Keynote: Queers for Genocide with Jasbir K. Puar
Moderated by Jordache Ellapen
This lecture explores the relationships between queer organizing, sexuality, fascism, and the genocide in Gaza.
Jasbir K. Puar has previously published on the relationship between the homonationalism of the liberal state, imperialism, and racism in her book Terrorist Assemblages. Her award winning second book, The Right to Maim, argues that the representational politics of disability pride, and the recognition of disabled and queer subjects by western settler states, act to obscure and naturalize the debilitation of racialized subjects within western states and elsewhere. Puar develops the concept of debility–bodily injury and social exclusion brought on by both economic and political factors–to disrupt the category of disability.
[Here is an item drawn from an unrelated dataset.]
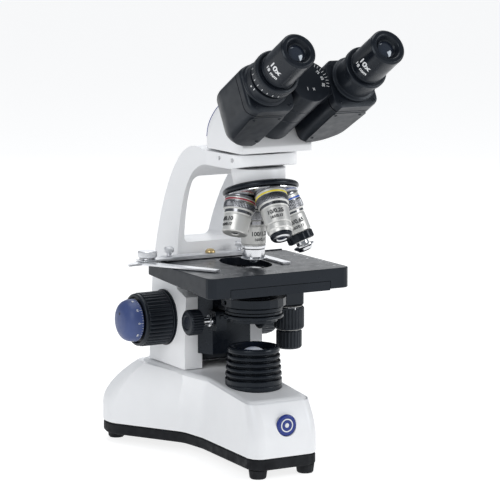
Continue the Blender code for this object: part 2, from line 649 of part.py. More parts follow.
OBJECTIVE_PROFILES = {
    "4x": [(0, 1.8), (8.5, 1.8), (8.5, -GAP), (11.7, -GAP), (11.7, -9), (10.6, -9.6), (10.6, -12.4),
           (10.2, -13), (9.4, -26.5), (0, -26.5)],
    "10x": [(0, 1.8), (8.5, 1.8), (8.5, -GAP), (12, -GAP), (12, -9.6), (10.8, -10.4), (10.8, -13.4),
            (10.3, -14), (9.8, -31), (8.8, -32), (7.6, -37.2), (0, -37.2)],
    "40x": [(0, 1.8), (8.5, 1.8), (8.5, -GAP), (12, -GAP), (12, -11.4), (10.8, -12.2), (10.4, -35),
            (9.6, -36), (5.2, -36), (5.2, -31), (0, -31)],
    "100x": [(0, 1.8), (8.5, 1.8), (8.5, -GAP), (12, -GAP), (12, -11.4), (10.6, -12.2), (10.2, -16),
             (9.4, -17), (9.2, -34), (6.2, -34), (6.2, -29), (0, -29)],
}

NOSE_PROFILES = {
    "40x": [(0, -34.2), (4.9, -34.2), (4.9, -39.0), (8.2, -39.0), (7.8, -40.6), (5, -43.2), (2.6, -43.8), (0, -43.8)],
    "100x": [(0, -31.6), (5.9, -31.6), (5.9, -36.6), (9.2, -36.6), (9.2, -41.8), (7, -42.6), (3, -45), (0, -45)],
}


def build_objectives(nose, turret):
    for quarter, name in enumerate(OBJECTIVES):
        frame = objective_frame(nose, name, quarter)
        join(turret, "seat_" + name, cylinder_mesh(12.4, 0, 1.4, steps=20), frame)
        cut(turret, "thread_" + name, cylinder_mesh(8.8, -4, 2.1, steps=14), frame)
    for quarter, name in enumerate(OBJECTIVES):
        frame = bpy.data.objects[name + "_frame"]
        add_turned("objective_" + name, OBJECTIVE_PROFILES[name], "chrome", frame, steps=18)
        if name in NOSE_PROFILES:
            add_turned("nose_" + name, NOSE_PROFILES[name], "satin_steel", frame, steps=16)


# ---------------------------------------------------------------- head

def head_sections():
    """Level rings of the head casting: (height, half width, rear y)."""
    rings = []
    for z, half, rear in ((246, 31, 35), (254, 31, 35), (262, 30.4, 34), (270, 29, 30.5), (278, 26.6, 24.5),
                          (285, 23.4, 16), (291, 19, 6), (295.5, 13, -4)):
        corner = min(half - 2, 24)
        ring = rounded([(-half, HEAD_FRONT_Y, 3), (half, HEAD_FRONT_Y, 3), (half, rear, corner),
                        (-half, rear, corner)], steps=4)
        rings.append([(x, y, z) for x, y in ring])
    return rings


def build_head(head, tube):
    shell = add_object("head_shell", loft_mesh(head_sections()), "white_paint", axis)
    cut(shell, "face_plane", box_mesh((-80, -80, HEAD_FACE), (80, 80, 120)), tube)
    join(shell, "dovetail", cylinder_mesh(24, HEAD_SEAT + GAP, 247, steps=24), axis)
    cut(shell, "head_bore", cylinder_mesh(11, 240, 262, steps=20), axis)
    trim_points = [(35.4, 256)] + bezier((35.4, 256), (35.2, 272), (18, 290), (-7, 297.3), 7)
    inner = [(y - 1.6 * 0.8, z - 1.4) for y, z in reversed(trim_points)]
    trim = outline_mesh(trim_points + inner, -6, 6, axis="X")
    trim_object = add_object("head_trim", trim, "badge_blue", axis)
    add_boolean(trim_object, shell_copy(shell), "DIFFERENCE")
    hub = [(0, 92), (6.8, 92), (6.8, 60), (HUB_RADIUS, 60), (HUB_RADIUS, HEAD_FACE + GAP), (0, HEAD_FACE + GAP)]
    add_turned("hinge_hub", hub, "black_plastic", tube)
    return head


def shell_copy(shell):
    """The head's outer surface, a little enlarged, used only to trim what rests on it."""
    grown = []
    for ring in head_sections():
        centre = Vector((0, sum(point[1] for point in ring) / len(ring), 0))
        grown.append([(x * 1.012, centre.y + (y - centre.y) * 1.008, z + 0.3) for x, y, z in ring])
    return add_cutter("head_trim_cutter", loft_mesh(grown), axis)


def prism_arm_sections(side):
    """The folding arm's outline seen from above, stacked through its depth with rounded edges."""
    levels = ((1.0, 1.0), (0.93, 0.5), (0.78, 0.14), (0.5, 0))
    levels += tuple((-depth, edge) for depth, edge in reversed(levels))
    sections = []
    for depth, edge in levels:
        inner, outer, rear = 17 + 5 * edge, 55 - 8 * edge, ARM_LOW + 1.5 * edge
        ring = rounded([(inner, rear, 2.5), (outer, rear, 30 - 8 * edge), (outer, ARM_HIGH, 3),
                        (inner, ARM_HIGH, 1)], steps=4)
        sections.append([(side * x, -depth * ARM_HALF_DEPTH - ARM_DROP, t) for x, t in ring])
    return sections


def build_prism_arm(name, side, tube, collar_low, collar_high):
    arm = add_object(name, loft_mesh(prism_arm_sections(side)), "black_plastic", tube)
    join(arm, name + "_collar", cylinder_mesh(HUB_RADIUS, collar_low, collar_high), tube)
    join(arm, name + "_web", box_mesh((min(side * 10, side * 22), -10, collar_low + 0.4),
                                      (max(side * 10, side * 22), 10, min(collar_high, ARM_HIGH) - 0.4)), tube)
    cut(arm, name + "_hinge_bore", cylinder_mesh(7.1, collar_low - 5, 92.5, steps=24), tube)
    cut(arm, name + "_tube_bore", cylinder_mesh(12.2, 82, 100, steps=24), tube, (side * HALF_PUPIL, 0, 0))
    return arm


def eyepiece_profile():
    """Satin barrel with a chamfered end ring and the insert that drops into the tube."""
    insert_end = 86
    return [(0, EYEPIECE_TOP - 4.5), (7.8, EYEPIECE_TOP - 3.6), (9.0, EYEPIECE_TOP - 0.4), (10, EYEPIECE_TOP),
            (12.6, EYEPIECE_TOP), (EYEPIECE_RADIUS, EYEPIECE_TOP - 1.2), (EYEPIECE_RADIUS, EYEPIECE_BASE),
            (EYEPIECE_INSERT_RADIUS, EYEPIECE_BASE), (EYEPIECE_INSERT_RADIUS, insert_end), (0, insert_end)]


def build_eyepieces(tube):
    bore = 11.8
    base = ARM_HIGH + GAP
    ring_low = 108.0
    ring_high = EYEPIECE_BASE - GAP
    left = (-HALF_PUPIL, 0, 0)
    right = (HALF_PUPIL, 0, 0)
    add_turned("left_tube", [(16.6, 104.8), (16.6, 97.5), (18, 96.8), (18, base), (14.8, base), (14.8, 104.8)],
               "black_plastic", tube, left, closed=True)
    add_turned("diopter_sleeve", [(14.4, ring_high - 0.4), (14.4, 98.5), (bore, 98.5), (bore, ring_high - 0.4)],
               "black_metal", tube, left, steps=24, closed=True)
    add_turned("diopter_ring", [(16.4, ring_high), (RING_RADIUS, ring_high - 1), (RING_RADIUS, ring_low + 0.6),
                                (16.9, ring_low), (14.7, ring_low), (14.7, ring_high)], "black_plastic", tube,
               left, closed=True)
    add_turned("right_tube", [(16.0, ring_high), (16.8, ring_high - 0.8), (16.8, 113), (TUBE_RADIUS, 112.2),
                              (TUBE_RADIUS, 97.5), (18, 96.8), (18, base), (bore, base), (bore, ring_high)],
               "black_plastic", tube, right, closed=True)
    for name, place in (("left_eyepiece", left), ("right_eyepiece", right)):
        add_turned(name, eyepiece_profile(), "black_metal", tube, place)


# ---------------------------------------------------------------- build

clear_scene()
scene_parts = make_collection("microscope")
scene_cutters = make_collection("cutters")
materials = make_materials()
axis = make_frame("optical_axis", place=AXIS_PLACE)
tube_frame = make_frame("eyepiece_frame", axis, (0, 0, PIVOT_Z), (pi / 2 - EYEPIECE_ANGLE, 0, 0))

build_base()
build_badge()
build_power()
build_lamp()
build_arm()
build_clamp_screws()
build_focus_knobs()
build_bracket()
build_stage()
build_slide_holder()
build_finger()
build_stage_knobs()
build_condenser()
nose_frame = nosepiece_frame()
build_objectives(nose_frame, build_nosepiece(nose_frame))
build_head(axis, tube_frame)
build_prism_arm("left_prism_arm", -1, tube_frame, 60.3, 76.0)
build_prism_arm("right_prism_arm", 1, tube_frame, 76.3, 97.0)
build_eyepieces(tube_frame)
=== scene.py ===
"""Looks of the binocular microscope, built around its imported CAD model.

Sizes are millimetres and the helper functions turn them into Blender's metres. Every piece is placed
from the optical axis or from a joint of the record. Pieces that stand for a CAD node keep its sizes and
add what it lacks: smooth curves, ribs, knurls, rings, lenses, screws and scales.
"""

import json
from collections import namedtuple
from math import atan2, cos, pi, radians, sin, tan

import bmesh
import bpy
from mathutils import Matrix, Vector


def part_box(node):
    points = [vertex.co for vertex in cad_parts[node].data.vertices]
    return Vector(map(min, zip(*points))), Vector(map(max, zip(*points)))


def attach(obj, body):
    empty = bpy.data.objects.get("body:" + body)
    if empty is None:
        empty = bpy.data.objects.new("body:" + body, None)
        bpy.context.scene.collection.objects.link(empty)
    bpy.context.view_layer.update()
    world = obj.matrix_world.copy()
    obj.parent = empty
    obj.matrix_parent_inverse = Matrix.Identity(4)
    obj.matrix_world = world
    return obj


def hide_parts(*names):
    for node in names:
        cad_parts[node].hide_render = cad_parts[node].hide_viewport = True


MM = 0.001
STEPS = 96  # points round a turned piece
SHARP = 36  # degrees: a sharper edge is shaded as a crease

# Stand
SHELL_BOTTOM = 16.0
BASE_FRONT_TOP = 60.3
COLUMN_FOOT = 69.1
COLUMN_FRONT_Y = 47.3
COLUMN_REAR_Y = 106.1
COLUMN_HALF_WIDTH = 35.3
ARM_TOP_HALF_WIDTH = 30.0
HEAD_SEAT = 243.5
SLOT_HALF_WIDTH = 19.3
SLOT_BACK_Y = 72.0
CLAMP_HOLES = ((1.5, 239.6), (-16, 239.4))  # (y, z) of the screws that hold the head
# One half of the base's outline at the bottom and at the top, as corners (x, y, radius).
BASE_FOOT = [(30, -52.5, 11), (26, 36, 40), (29, 62, 24), (63.5, 120, 18), (63.5, 148.5, 20)]
BASE_TOP = [(27, -40.5, 8), (27.5, 26, 16), (37, 46, 6), (40, 100, 8), (36, 119, 8)]
WALL_RISE = 0.3  # the share of the base's height below which its walls are upright
TOP_CLEARANCE = 0.35  # keeps the stage's bracket off the base at the bottom of its travel
SOCKET_OPENING = ((7.8, 128, 24.8), (36.2, 160, 45.2))
SWITCH_OPENING = ((-30.2, 128, 26.8), (-13.8, 160, 43.2))
LAMP_TOP = 93.1
LAMP_RADIUS = 22.0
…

Puar contends that debilitation had been an operative technique of the ongoing settler colonialism in Gaza, which was practiced primarily as “shooting to maim.”” Debilitation as a form of injury that cannot be rehabiliated into disability given the simultaneous systematic debilitation of medical, food, and energy infrastructures is a defining feature of settler colonial projects. Puar’s analysis is a pathbreaking intervention that helps us to understand debilitation as an expression of racism that designates people and land as sites of value extraction to capacitate dominant economic and social groups.